In education, it seems like the sky is always falling. News outlets enjoy printing bad news but rarely come out with inspirational stories about what is going well in schools, and unfortunately, the general public tends to pick up on the same cues. True, there is plenty of room for improvement in classrooms everywhere (some more than others), but the ways in which educators react to complex challenges may completely alter the course of what occurs next. By placing increased focus on what works to each school’s advantage rather than only looking at what is wrong, it is possible to engender far more enthusiasm from leaders, teachers, and students for making positive change.

Do a “Good Things” Walk-Through

Frequently, school walk-throughs are built around a goal or initiative that is aspirational rather than already present. For example, if school leaders want to ramp up literacy data by incorporating more language production across all content areas, they might form teams to move through the building and observe how often kids are visibly making contributions to class. While well-intentioned, the problem with this approach is twofold. First, when teachers are not visibly implementing the spotlighted approach within the snapshot during which they are observed, the walk-through is perceived as a “gotcha,” or a trick designed for deficit thinking. Second, looking for one thing that may or may not manifest takes the focus away from other desirable teaching practices, distracting observers from appreciating the myriad good things that might be happening in the classroom. Therefore, instead of going in with a pre-set agenda that requires seeing a particular teaching strategy, consider doing a general walk-through to look for excellence, taking note of what elements of skillful teaching can be shared with the rest of the staff to best benefit everyone.

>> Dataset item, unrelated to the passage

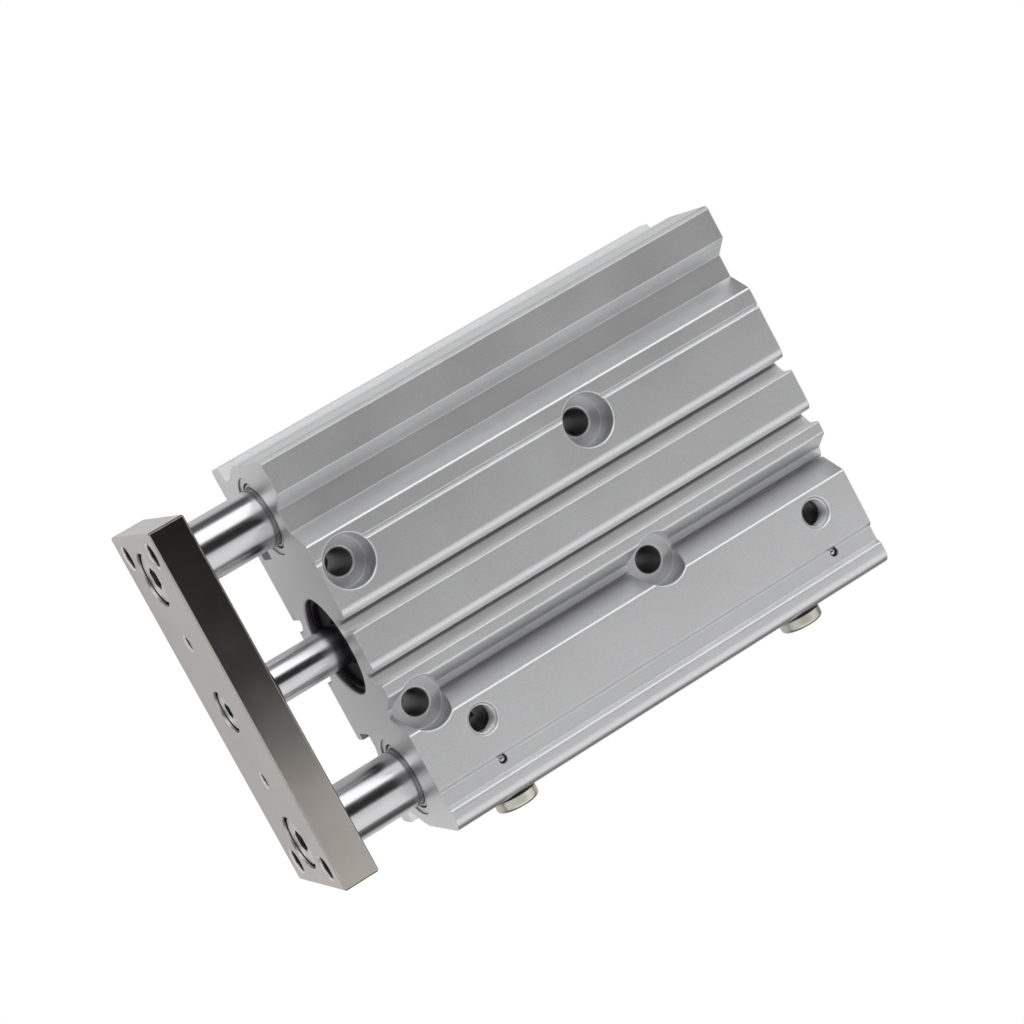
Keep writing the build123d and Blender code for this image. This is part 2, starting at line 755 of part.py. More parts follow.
with BuildPart() as piston_wear_ring:
    with BuildSketch(Plane.YZ.offset(wear_x + press_room)):
        round_face(0, bore_radius - running_room, piston_radius - wear_ring_depth + press_room)
    extrude(amount=wear_ring_width - 2 * press_room)
piston_wear_ring.part.label = "piston_wear_ring"
export_step(piston_wear_ring.part, "parts/piston_wear_ring.step")

with BuildPart() as piston_seal:
    with BuildSketch(Plane.YZ.offset(seal_x + press_room)):
        round_face(0, bore_radius - seal_room, piston_radius - piston_seal_depth + press_room)
    extrude(amount=piston_seal_width - 2 * press_room)
piston_seal.part.label = "piston_seal"
export_step(piston_seal.part, "parts/piston_seal.step")

with BuildPart() as piston_magnet:
    with BuildSketch(Plane.YZ.offset(magnet_x + press_room)):
        round_face(0, piston_radius - side_room, piston_radius - magnet_depth + press_room)
    extrude(amount=magnet_width - 2 * press_room)
piston_magnet.part.label = "piston_magnet"
export_step(piston_magnet.part, "parts/piston_magnet.step")

with BuildPart() as piston_washer:
    with BuildSketch(Plane.YZ.offset(piston_rear + piston_pocket_depth)):
        round_face(0, washer_diameter / 2, piston_screw_diameter / 2 + press_room)
    extrude(amount=-washer_thickness)
piston_washer.part.label = "piston_washer"
export_step(piston_washer.part, "parts/piston_washer.step")

piston_screw = cap_screw(
    piston_rear + piston_pocket_depth - washer_thickness,
    ((0, axis_z),),
    piston_screw_diameter,
    piston_screw_head,
    piston_screw_head_height,
    piston_screw_length,
    piston_screw_socket,
    facing=-1,
)
piston_screw.part.label = "piston_screw"
export_step(piston_screw.part, "parts/piston_screw.step")

# Piston rod, with a spigot in the piston and a narrower neck at the end plate
spigot_rear = piston_rear + piston_pocket_depth + side_room
with BuildPart() as piston_rod:
    with BuildSketch(Plane.YZ.offset(piston_front)):
        round_face(0, rod_radius)
    extrude(amount=plate_back - neck_length - piston_front)
    chamfer(piston_rod.edges().group_by(Axis.X)[-1], length=neck_chamfer)
    with BuildSketch(Plane.YZ.offset(spigot_rear)):
        round_face(0, piston_spigot_diameter / 2)
    extrude(amount=piston_front - spigot_rear)
    with BuildSketch(Plane.YZ.offset(plate_back - neck_length)):
        round_face(0, neck_diameter / 2)
    extrude(amount=neck_length)
    with BuildSketch(Plane.YZ.offset(plate_back)):
        round_face(0, rod_screw_diameter / 2 + press_room)
    extrude(amount=-rod_screw_length, mode=Mode.SUBTRACT)
    with BuildSketch(Plane.YZ.offset(spigot_rear)):
        round_face(0, piston_screw_diameter / 2 + press_room)
    extrude(amount=piston_screw_length, mode=Mode.SUBTRACT)
piston_rod.part.label = "piston_rod"
export_step(piston_rod.part, "parts/piston_rod.step")

# Guide rods
for side, y in guides.items():
    with BuildPart() as guide_rod:
        with BuildSketch(Plane.YZ.offset(guide_rod_rear)):
            round_face(y, guide_radius)
        extrude(amount=plate_back - guide_rod_rear)
        chamfer(guide_rod.edges().group_by(Axis.X)[0], length=rod_end_chamfer)
        with BuildSketch(Plane.YZ.offset(plate_back)):
            round_face(y, guide_screw_diameter / 2 + press_room)
        extrude(amount=-guide_screw_length, mode=Mode.SUBTRACT)
    guide_rod.part.label = f"guide_rod_{side}"
    export_step(guide_rod.part, f"parts/guide_rod_{side}.step")

# End plate
with BuildPart() as end_plate:
    with BuildSketch(Plane.YZ.offset(plate_back)):
        with Locations((0, axis_z)):
            Rectangle(plate_length, plate_width)
    extrude(amount=plate_thickness)
    chamfer(end_plate.edges(), length=plate_chamfer)
    with Locations(Plane(origin=(plate_front, 0, axis_z), x_dir=(0, 1, 0), z_dir=(1, 0, 0))):
        with Locations((guide_y, 0), (-guide_y, 0)):
            CounterBoreHole(
                radius=guide_screw_diameter / 2 + screw_hole_clearance,
                counter_bore_radius=guide_counterbore / 2,
                counter_bore_depth=guide_counterbore_depth,
            )
        CounterBoreHole(
            radius=rod_screw_diameter / 2 + screw_hole_clearance,
            counter_bore_radius=rod_counterbore / 2,
            counter_bore_depth=rod_counterbore_depth,
        )
        with GridLocations(plate_thread_pitch_y, plate_thread_pitch_z, 2, 2):
            CounterSinkHole(
                radius=plate_thread_diameter / 2,
                counter_sink_radius=plate_thread_diameter / 2 + plate_thread_lead,
                counter_sink_angle=90,
            )
        with GridLocations(dowel_pitch, 0, 2, 1):
            CounterSinkHole(
                radius=dowel_diameter / 2,
                counter_sink_radius=dowel_diameter / 2 + dowel_lead,
                counter_sink_angle=90,
            )
end_plate.part.label = "end_plate"
export_step(end_plate.part, "parts/end_plate.step")

# Screws that hold the three rods to the end plate
guide_rod_screws = cap_screw(
    plate_front - guide_counterbore_depth,
    ((guide_y, axis_z), (-guide_y, axis_z)),
    guide_screw_diameter,
    guide_screw_head,
    guide_screw_head_height,
    guide_screw_length,
    guide_screw_socket,
)
guide_rod_screws.part.label = "guide_rod_screws"
export_step(guide_rod_screws.part, "parts/guide_rod_screws.step")

piston_rod_screw = cap_screw(
    plate_front - rod_counterbore_depth,
    ((0, axis_z),),
    rod_screw_diameter,
    rod_screw_head,
    rod_screw_head_height,
    rod_screw_length,
    rod_screw_socket,
)
piston_rod_screw.part.label = "piston_rod_screw"
export_step(piston_rod_screw.part, "parts/piston_rod_screw.step")
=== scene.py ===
"""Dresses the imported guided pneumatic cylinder: finishes, cut threads, studio light and camera.

All lengths are in metres, in the row frame: +X along the stroke from the body to the end plate,
+Y towards the half with the air ports, +Z up from the bottom face.
"""

import json
import logging
import math
from collections.abc import Iterable, Mapping, Sequence
from dataclasses import dataclass, field
from enum import Enum
from typing import Any

import bmesh
import bpy
from mathutils import Euler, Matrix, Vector

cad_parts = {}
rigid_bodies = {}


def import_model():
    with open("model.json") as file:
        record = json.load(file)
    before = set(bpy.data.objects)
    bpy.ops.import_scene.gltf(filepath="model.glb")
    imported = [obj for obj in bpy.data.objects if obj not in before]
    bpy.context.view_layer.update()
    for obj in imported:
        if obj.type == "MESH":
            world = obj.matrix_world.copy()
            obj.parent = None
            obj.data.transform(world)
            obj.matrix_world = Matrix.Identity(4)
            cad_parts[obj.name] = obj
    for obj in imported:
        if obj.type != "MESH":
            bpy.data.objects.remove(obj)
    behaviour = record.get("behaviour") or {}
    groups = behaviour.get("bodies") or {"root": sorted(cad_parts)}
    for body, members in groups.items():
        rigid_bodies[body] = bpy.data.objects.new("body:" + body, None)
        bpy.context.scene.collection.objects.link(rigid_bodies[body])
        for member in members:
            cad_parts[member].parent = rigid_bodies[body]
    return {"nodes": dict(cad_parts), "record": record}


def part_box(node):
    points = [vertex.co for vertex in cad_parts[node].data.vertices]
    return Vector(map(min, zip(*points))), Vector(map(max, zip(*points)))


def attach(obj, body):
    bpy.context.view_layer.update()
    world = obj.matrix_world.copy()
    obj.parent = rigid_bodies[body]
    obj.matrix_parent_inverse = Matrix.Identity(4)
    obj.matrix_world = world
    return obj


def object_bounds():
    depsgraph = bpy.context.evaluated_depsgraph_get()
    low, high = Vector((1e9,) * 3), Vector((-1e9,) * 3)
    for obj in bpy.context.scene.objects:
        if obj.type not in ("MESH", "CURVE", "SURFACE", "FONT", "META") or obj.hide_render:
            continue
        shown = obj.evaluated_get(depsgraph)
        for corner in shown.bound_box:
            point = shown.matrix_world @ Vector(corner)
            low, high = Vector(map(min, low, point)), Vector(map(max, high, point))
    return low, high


for startup_object in list(bpy.data.objects):
    bpy.data.objects.remove(startup_object)
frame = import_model()
cad_low, cad_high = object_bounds()

log = logging.getLogger("guided_cylinder")

MM = 0.001
PORTS = ("port_front", "port_rear")
Color = tuple[float, float, float]
Place = tuple[float, float, float]
Span = tuple[float, float]
Socket = bpy.types.NodeSocket
Sockets = Mapping[str, Socket]
SocketOrNumber = Socket | float | tuple
WHITE: Color = (1.0, 1.0, 1.0)


class Body(Enum):
    """The two rigid bodies of the cylinder."""

    HOUSING = "housing"
    SLIDE = "slide"


class SocketKind(Enum):
    """The kinds of socket that a shader node group has."""

    VALUE = "NodeSocketFloat"
    COLOR = "NodeSocketColor"
    VECTOR = "NodeSocketVector"


class LineDirection(Enum):
    """Which way the fine tool marks of a surface run, as the stretch of the noise that draws them."""

    ALONG_STROKE = (0.02, 1.0, 1.0)
    ACROSS_PLATE = (1.0, 0.02, 1.0)
    AROUND_STROKE = (1.0, 0.03, 0.03)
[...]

Let Teachers Share Success

When administrators see exciting strategies in action, they understandably want to celebrate success and elevate what effective teachers do, perhaps via recognition in front of the entire staff. While the impulse and intention of sharing good work is admirable, it would be a shame to inadvertently silence a teacher’s voice. Instead of describing what someone does or giving them an award, let teachers explain their practices in front of colleagues by providing both the time and the opportunity. Staff meetings are an ideal setting for this type of professional learning, or perhaps teachers can design a screencast or one-sheet summary of their work if face-to-face meetings are unavailable. Either way, the best people to speak to teaching methodology are the classroom experts, not leaders who see anything second-hand. That way, the nuances of the strategy, as well as the context behind it and possible areas of complication or missteps, can be shared along with what is evident on the surface.

Ask for Solutions

It is a human trait to love kvetching. However, in professional settings, venting grows quickly unproductive when no solutions are offered up to mitigate whatever dysfunction is present. No meeting or conversation, whether with fellow leaders or with staff, should simply present a problem. Instead, discussions about what needs improvement are ideal when framed as an exploration of answers or possible next steps. It also doesn’t hurt to have some ideas for solutions on the back burner, though holding them until everyone has a chance to share their thoughts is wiser than steering thinking in one direction by leading the conversation too actively. It might be hard to stay silent and listen to the ideas of others, especially when someone is sure they know how to repair any missteps with their own line of thinking. However, as we know from the application of present and active listening practices, what people learn when they force themselves to keep their mouths shut can be nothing short of revelatory.

Talk to Kids and Teachers Together

When schools gather voice about any topic, groups are usually separated based on their roles. For example, students may receive a survey in their classes while teachers receive a parallel questionnaire to complete in their email inboxes. Instead of only receiving information via pre-loaded questions that speak to varied viewpoints, consider gathering combined focus groups comprised of both teachers and students that incorporate open-ended conversation protocols. Sometimes, less strictly guided discourse reveals more than a survey. For example, if teachers and students are prompted to talk to one another about attendance and how it influences performance with a moderator present to keep the discussion productive, both parties will likely learn more from one another, as will any school leaders or process observers in attendance.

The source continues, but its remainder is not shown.